Take, for example, the popular imagery of heaven.13 [13 Note that this imagery is rooted in culture and has very little basis in theology.] You have the featureless cloudscape, the ubiquitous white garb, the incessant harp music and the exclusive company for all eternity of those who have led blameless lives. If there were an eighth circle of hell, it surely could be no more insufferable than this.

In every age someone, looking at Fedora as it was, imagined a way of making it the ideal city, but while he constructed his miniature model, Fedora was already no longer the same as before, and what had been until yesterday a possible future became only a toy in a glass globe.

—Italo Calvino14 [14 Italo Calvino (William Weaver, trans.), Invisible Cities (Harcourt, 1974), p. 32.]

The common error of most utopists, Koen observes, is to see the world as fixed, unchanging.15 [15 Koen, Op. cit., pp. 233–236.] ‘They have little sense of continual change, even less sense of transition from our world to theirs, no sense of history, and an obnoxious sense of self-righteousness.’ The real world in its present state results from the evolution of a complex and highly-interconnected system whose stability is maintained by numerous feedback loops. One need not live long in another country, or even merely another city, to see how this process has played out differently in different places according to different conditions.
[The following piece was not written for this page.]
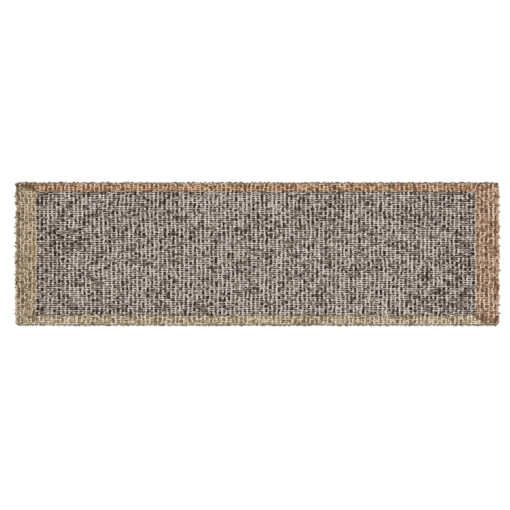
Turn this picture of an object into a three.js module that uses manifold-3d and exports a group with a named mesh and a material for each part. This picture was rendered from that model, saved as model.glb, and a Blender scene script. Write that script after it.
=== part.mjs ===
// Runner rug: loop pile tufted in rows across a cloth, with a mitred border in four colours and overcast edges.
// Millimetres, +Z up. +X runs along the rug to its right-hand end and +Y to its far long side.
// The origin is the middle of the underside, on the floor.
import * as THREE from "three";
import { mergeVertices } from "three/addons/utils/BufferGeometryUtils.js";
import Module from "manifold-3d";

const wasm = await Module();
wasm.setup();

// Overall size.
const LENGTH = 2286;
const WIDTH = 686;
const THICKNESS = 12;
const GAP = 0.3; // clearance between neighbouring pieces

// Heights of the layers above the floor.
const BACKING_TOP = 1.0;
const HEM_TOP = 1.8; // the latex layer fills the space inside the folded hem, up to the same height
const CLOTH_TOP = 2.6;
const STITCH_TOP = 3.4; // the stitches that join the feet of the high loops
const LOW_LOOP_TOP = 7.5;
const SIDE_EDGE_TOP = 8.5;
const END_EDGE_TOP = 10;

// Widths across the overcast edges, the hem and the border's four bands, measured from the rug's outline.
const SIDE_EDGE = 6;
const END_EDGE = 16;
const HEM = 30;
const BAND = { left: 107, right: 117, near: 54, far: 51 };

// Rows of loops. They run across the rug, and a low row lies beside each high one.
const FIELD_ROWS = 103;
const END_BAND_ROWS = 5;
const LOW_ROW = 8; // the width that a low row takes between two high ones
const LOW_LOOP = 5.6; // the yarn's own width
const HIGH_LOOP_TAPER = 2.2; // how far a high row narrows to its crown, on each side

const pile = {
  left: -LENGTH / 2 + END_EDGE + GAP,
  right: LENGTH / 2 - END_EDGE - GAP,
  near: -WIDTH / 2 + SIDE_EDGE + GAP,
  far: WIDTH / 2 - SIDE_EDGE - GAP,
};
const field = {
  left: -LENGTH / 2 + BAND.left,
  right: LENGTH / 2 - BAND.right,
  near: -WIDTH / 2 + BAND.near,
  far: WIDTH / 2 - BAND.far,
};

// ---- Materials ----

const yarn = (color) => new THREE.MeshStandardMaterial({ color, roughness: 0.95, metalness: 0 });

const materials = {
  backing: yarn(0xb9ab93),
  latex: new THREE.MeshStandardMaterial({ color: 0xd8cfb8, roughness: 0.7, metalness: 0 }),
  cloth: yarn(0x8d8272),
  field_high: yarn(0xcfc6bb),
  field_low: yarn(0x43372e),
  left_high: yarn(0xbfa88a),
  left_low: yarn(0x84704f),
  right_high: yarn(0xd0a98b),
  right_low: yarn(0x8a5f42),
  far_high: yarn(0xd09f76),
  far_low: yarn(0x8b5730),
  near_high: yarn(0xd2b78c),
  near_low: yarn(0x8c7448),
  side_serging: yarn(0x5b5038),
  left_serging: yarn(0xa08c6a),
  right_serging: yarn(0xb08a6c),
};

// ---- Solids and shapes ----

function toSolid(geometry) {
  const bare = geometry.clone();
  bare.deleteAttribute("normal");
  bare.deleteAttribute("uv");
  const merged = mergeVertices(bare, 1e-4);
  return new wasm.Manifold(
    new wasm.Mesh({
      numProp: 3,
      vertProperties: new Float32Array(merged.attributes.position.array),
      triVerts: new Uint32Array(merged.index.array),
    }),
  );
}

function toGeometry(solid) {
  const mesh = solid.getMesh();
  const geometry = new THREE.BufferGeometry();
  geometry.setAttribute("position", new THREE.BufferAttribute(mesh.vertProperties, 3));
  geometry.setIndex(new THREE.BufferAttribute(mesh.triVerts, 1));
  geometry.computeVertexNormals();
  return geometry;
}

const shapeOf = (points) => new THREE.Shape(points.map(([x, y]) => new THREE.Vector2(x, y)));

// An outline in plan, given a height.
function slab(outline, bottom, top) {
  const geometry = new THREE.ExtrudeGeometry(shapeOf(outline), { depth: top - bottom, bevelEnabled: false });
  return geometry.translate(0, 0, bottom);
}

// Sections drawn in X and Z, drawn out along Y.
function acrossRug(sections, from, to) {
  const geometry = new THREE.ExtrudeGeometry(sections.map(shapeOf), { depth: to - from, bevelEnabled: false });
  return geometry.rotateX(Math.PI / 2).translate(0, to, 0);
}

// A section drawn in Y and Z, drawn out along X.
function alongRug(section, from, to) {
  const geometry = new THREE.ExtrudeGeometry(shapeOf(section), { depth: to - from, bevelEnabled: false });
  return geometry.rotateX(Math.PI / 2).rotateZ(Math.PI / 2).translate(from, 0, 0);
}

const rectangle = (halfX, halfY) => [
  [-halfX, -halfY],
  [halfX, -halfY],
  [halfX, halfY],
  [-halfX, halfY],
];

// A convex outline, counter-clockwise, with each side moved inwards. ends is for the sides where the rows
// end, and sides for those that run along a row.
function inset(outline, ends, sides = ends) {
  const moved = outline.map(([x0, y0], i) => {
    const [x1, y1] = outline[(i + 1) % outline.length];
    const length = Math.hypot(x1 - x0, y1 - y0);
    const normal = [-(y1 - y0) / length, (x1 - x0) / length];
    const distance = x0 === x1 ? sides : ends;
    return { normal, reach: normal[0] * x0 + normal[1] * y0 + distance };
  });
  return moved.map((side, i) => {
    const before = moved[(i + moved.length - 1) % moved.length];
    const [a, b] = before.normal;
    const [c, d] = side.normal;
    const cross = a * d - b * c;
    return [(before.reach * d - side.reach * b) / cross, (side.reach * a - before.reach * c) / cross];
  });
}

// Where a line across the rug at x enters and leaves a convex outline.
function spanAt(outline, x) {
  const crossings = outline.flatMap(([x0, y0], i) => {
    const [x1, y1] = outline[(i + 1) % outline.length];
    const crosses = (x0 - x) * (x1 - x) < 0;
    return crosses ? [y0 + ((x - x0) / (x1 - x0)) * (y1 - y0)] : [];
  });
  return crossings.length === 2 ? crossings.sort((a, b) => a - b) : null;
}

// ---- Rows of loops ----

const fieldPitch = (field.right - field.left - LOW_ROW) / FIELD_ROWS;
const leftPitch = (field.left - pile.left) / END_BAND_ROWS;
const rightPitch = (pile.right - field.right) / END_BAND_ROWS;

// Each entry is a low row's middle and the width of the high row on its right.
const leftRows = Array.from({ length: END_BAND_ROWS }, (_, i) => [pile.left + i * leftPitch, leftPitch]);
const fieldRows = Array.from({ length: FIELD_ROWS }, (_, i) => [field.left + i * fieldPitch, fieldPitch]);
const rightRows = Array.from({ length: END_BAND_ROWS }, (_, i) => [field.right + i * rightPitch, rightPitch]);

const highRows = [
  ...[...leftRows, ...fieldRows].map(([x, pitch]) => ({ from: x + LOW_ROW, to: x + pitch })),
  ...rightRows.map(([x, pitch]) => ({ from: x, to: x + pitch - LOW_ROW })),
];
const lowRows = [
  ...[...leftRows, ...fieldRows].map(([x]) => x + LOW_ROW / 2),
  field.right - LOW_ROW / 2,
  ...rightRows.map(([x, pitch]) => x + pitch - LOW_ROW / 2),
];

const corner = (box, side, end) => [box[side], box[end]];

const zones = {
  field: [
    corner(field, "left", "near"),
    corner(field, "right", "near"),
    corner(field, "right", "far"),
    corner(field, "left", "far"),
  ],
  left_border: [
    corner(pile, "left", "near"),
    corner(field, "left", "near"),
    corner(field, "left", "far"),
    corner(pile, "left", "far"),
  ],
  right_border: [
    corner(field, "right", "near"),
    corner(pile, "right", "near"),
    corner(pile, "right", "far"),
    corner(field, "right", "far"),
  ],
  far_border: [
    corner(field, "left", "far"),
    corner(field, "right", "far"),
    corner(pile, "right", "far"),
    corner(pile, "left", "far"),
  ],
  near_border: [
    corner(pile, "left", "near"),
    corner(pile, "right", "near"),
    corner(field, "right", "near"),
    corner(field, "left", "near"),
  ],
};

// Every high row at its full length, before it is divided among the zones.
function allHighRows() {
  const sections = highRows.map(({ from, to }) => [
    [from + GAP, CLOTH_TOP],
    [to - GAP, CLOTH_TOP],
    [to - HIGH_LOOP_TAPER, THICKNESS],
    [from + HIGH_LOOP_TAPER, THICKNESS],
  ]);
  return toSolid(acrossRug(sections, pile.near, pile.far));
}

// The way that a zone's low yarn takes: along one low row, round the end of the high row, and back along
// the next low row.
function lowYarnRoute(outline) {
  const guide = inset(outline, LOW_LOOP / 2 + GAP, 0);
  const spans = lowRows.map((x) => [x, spanAt(guide, x)]);
  const used = spans.filter(([, span]) => span && span[1] - span[0] > 2 * LOW_LOOP);
  return used.flatMap(([x, [near, far]], i) => (i % 2 ? [[x, far], [x, near]] : [[x, near], [x, far]]));
}

const along = (route, width, bottom, top) => toSolid(slab(ribbon(route, width), bottom, top));
const within = (outline, bottom, top) => toSolid(slab(inset(outline, GAP / 2), bottom, top));

// The high loops of one zone: its rows, standing on their layer of stitches and clear of the low yarn.
function highLoops(outline, rows) {
  const roomToTurn = LOW_LOOP + 2 * GAP;
  const room = toSolid(slab(inset(outline, roomToTurn, GAP / 2), CLOTH_TOP, THICKNESS));
  const clearance = along(lowYarnRoute(outline), roomToTurn, STITCH_TOP, THICKNESS);
  const stitches = within(outline, CLOTH_TOP, STITCH_TOP);
  return toGeometry(stitches.add(rows.intersect(room).subtract(clearance)));
}

// The low loops of one zone: a single yarn.
function lowLoops(outline) {
  const yarnRun = along(lowYarnRoute(outline), LOW_LOOP, STITCH_TOP + GAP, LOW_LOOP_TOP);
  return toGeometry(yarnRun.intersect(within(outline, STITCH_TOP, LOW_LOOP_TOP)));
}

// The outline of a strip of constant width along a route with sharp corners.
function ribbon(route, width) {
  const direction = (a, b) => {
    const length = Math.hypot(b[0] - a[0], b[1] - a[1]);
    return [(b[0] - a[0]) / length, (b[1] - a[1]) / length];
  };
  const offsets = route.map((point, i) => {
    const into = direction(route[Math.max(i - 1, 0)], route[Math.max(i, 1)]);
    const out = direction(route[Math.min(i, route.length - 2)], route[Math.min(i + 1, route.length - 1)]);
    const sum = [into[0] + out[0], into[1] + out[1]];
    const stretch = width / (1 + into[0] * out[0] + into[1] * out[1]) / 2;
    return [-sum[1] * stretch, sum[0] * stretch];
  });
  const side = (sign) => route.map(([x, y], i) => [x + sign * offsets[i][0], y + sign * offsets[i][1]]);
  return [...side(-1), ...side(1).reverse()];
}

// ---- Layers under the pile ----

const clothHalfX = LENGTH / 2 - END_EDGE / 2 - GAP;
const clothHalfY = WIDTH / 2 - SIDE_EDGE / 2 - GAP;

const backingCloth = () =>
  slab(rectangle(LENGTH / 2 - END_EDGE - GAP, WIDTH / 2 - SIDE_EDGE - GAP), 0, BACKING_TOP);

// The cloth that the loops are tufted through, with its edges folded under as a hem.
function primaryCloth() {
  const whole = toSolid(slab(rectangle(clothHalfX, clothHalfY), BACKING_TOP, CLOTH_TOP));
  const insideHem = rectangle(clothHalfX - HEM, clothHalfY - HEM);
  return toGeometry(whole.subtract(toSolid(slab(insideHem, BACKING_TOP - 1, HEM_TOP))));
}

const latexLayer = () =>
  slab(rectangle(clothHalfX - HEM - GAP, clothHalfY - HEM - GAP), BACKING_TOP, HEM_TOP);

// ---- Overcast edges ----

// Half round outside, with a slot for the hem. Drawn with the outside at 0 and the rug on the positive side.
function sergingSection(width, top) {
  const wall = width / 2;
  const chamfer = Math.min(width, top) / 3;
  return [
    [chamfer / 2, 0],
    [width, 0],
    [width, BACKING_TOP - GAP],
    [wall, BACKING_TOP - GAP],
    [wall, CLOTH_TOP + GAP],
    [width, CLOTH_TOP + GAP],
    [width, top - chamfer / 2],
    [width - chamfer / 2, top],
    [chamfer, top],
    [0, top - chamfer],
    [0, chamfer / 2],
  ];
}

function sideSerging(side) {
  const section = sergingSection(SIDE_EDGE, SIDE_EDGE_TOP).map(([u, z]) => [side * (WIDTH / 2 - u), z]);
  return alongRug(side > 0 ? section.reverse() : section, -LENGTH / 2, LENGTH / 2);
}

function endSerging(side) {
  const section = sergingSection(END_EDGE, END_EDGE_TOP).map(([u, z]) => [side * (LENGTH / 2 - u), z]);
  return acrossRug([side > 0 ? section.reverse() : section], pile.near, pile.far);
}

// ---- The rug ----

const rug = new THREE.Group();

function addPiece(name, geometry, material) {
  const mesh = new THREE.Mesh(geometry, materials[material]);
  mesh.name = name;
  rug.add(mesh);
}

addPiece("backing_cloth", backingCloth(), "backing");
addPiece("latex_layer", latexLayer(), "latex");
addPiece("primary_cloth", primaryCloth(), "cloth");

const rows = allHighRows();
for (const [zone, outline] of Object.entries(zones)) {
  const colour = zone.replace("_border", "");
  addPiece(`${zone}_high_loops`, highLoops(outline, rows), `${colour}_high`);
  addPiece(`${zone}_low_loops`, lowLoops(outline), `${colour}_low`);
}

addPiece("far_edge_serging", sideSerging(1), "side_serging");
addPiece("near_edge_serging", sideSerging(-1), "side_serging");
addPiece("left_end_serging", endSerging(-1), "left_serging");
addPiece("right_end_serging", endSerging(1), "right_serging");

export default rug;
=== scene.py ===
"""Looks of the runner rug: every row of loops, float and overcast stitch as yarn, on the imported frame.

Metres, +Z up. +X runs along the rug to its right-hand end and +Y to its far long side.
"""

import math

import bpy
import numpy as np
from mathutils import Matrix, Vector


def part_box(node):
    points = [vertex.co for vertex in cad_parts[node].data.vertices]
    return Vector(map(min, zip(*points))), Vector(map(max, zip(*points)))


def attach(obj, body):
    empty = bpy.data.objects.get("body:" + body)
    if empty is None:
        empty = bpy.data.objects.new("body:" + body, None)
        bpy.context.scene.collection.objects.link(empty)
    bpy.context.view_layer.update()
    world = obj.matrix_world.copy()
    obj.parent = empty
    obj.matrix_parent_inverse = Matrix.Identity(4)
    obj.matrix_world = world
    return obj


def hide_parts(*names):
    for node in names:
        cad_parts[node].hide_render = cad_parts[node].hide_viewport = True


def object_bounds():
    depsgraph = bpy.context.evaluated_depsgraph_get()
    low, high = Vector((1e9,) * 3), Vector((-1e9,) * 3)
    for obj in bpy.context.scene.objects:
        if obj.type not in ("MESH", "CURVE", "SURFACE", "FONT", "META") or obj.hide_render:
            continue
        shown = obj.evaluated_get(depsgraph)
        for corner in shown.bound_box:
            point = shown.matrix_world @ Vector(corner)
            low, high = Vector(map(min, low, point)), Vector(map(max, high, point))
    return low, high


SEED = 7
MM = 0.001

# Rows of loops, as in the CAD. They run across the rug, and a low row lies beside each high one.
FIELD_ROWS = 103
END_BAND_ROWS = 5
LOW_ROW = 8 * MM
LOW_HALF_WIDTH = 0.92 * LOW_ROW  # the low yarn spreads under the high rows beside it
LOOP = 10.2 * MM  # along a row. The low rows' loops are half a loop off those of the high rows
SHORTEST_ROW = 0.8 * LOOP  # a zone's part of a row, if shorter, is left to the next zone
ZONES = ("field", "left_border", "right_border", "far_border", "near_border")
FIELD_PARTS = {"high": 7, "low": 4, "floats": 3}  # the field's yarn is shared among several objects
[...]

One constant source of irritation to me is people who complain that software engineering is insufficiently mature.16 [16 To pick one example among many: Christof Ebert, ‘The Road to Maturity’, IEEE Software Vol. 14, No. 6 (November 1997), pp. 77–82.] Perhaps what irritates me most is that they are correct: software engineering really is immature. The dominant software engineering paradigm, which might best be described as Fad-Driven Development, represents a typically adolescent pattern of behaviour from an industry that is still struggling to find its identity.

If software engineering is in its adolescence, however, the critics’ proposed cure is downright childish. A child may naïvely wish to be transported to a fantasy world where every day is sunny, but as adults we accept a little rain must fall that we might grow grass to feed our ponies.17 [17 For a full exploration of the unintended consequences of ponies, see Graham Greene, Our Man in Havana (Heinemann, 1958).] On the road to maturity we put away such childish things as the idea that the world could be simple, if only we pretend fervently enough.

Utopian step changes to the system that discard feedback loops are as far from the basis of good engineering practice as it is possible to get: ‘they violate nearly every known heuristic of engineering.’18 [18 Koen, Op. cit.] Nobody becomes an engineer with a panglossian belief that we live in the best of all possible worlds. Yet we must not fear the real world and seek to retreat into a land of make-believe, for the very thing that makes engineering necessary also makes it possible.

Change; complexity; uncertainty: these things are the stuff of life itself. Tire of them and you are tired of living. You may credibly claim to prefer a kind of Platonic rationalism only if, like the philosopher Arthur Schopenhauer, you ‘look upon life as an unprofitable episode, disturbing the blessed calm of non-existence.’19 [19 Arthur Schopenhauer, Studies in Pessimism (Swan Sonnenschein, 1908), p. 14.]

Here, then, is the truly pervasive myth of rational design. Not that it is possible—Parnas and Clements were right: only cranks actually believe that. The myth is that it is desirable; that it represents an unattainable ideal rather than an intolerable abomination; that the world would be better if we all saw it through the dead-eyed lens of reason. This I reject.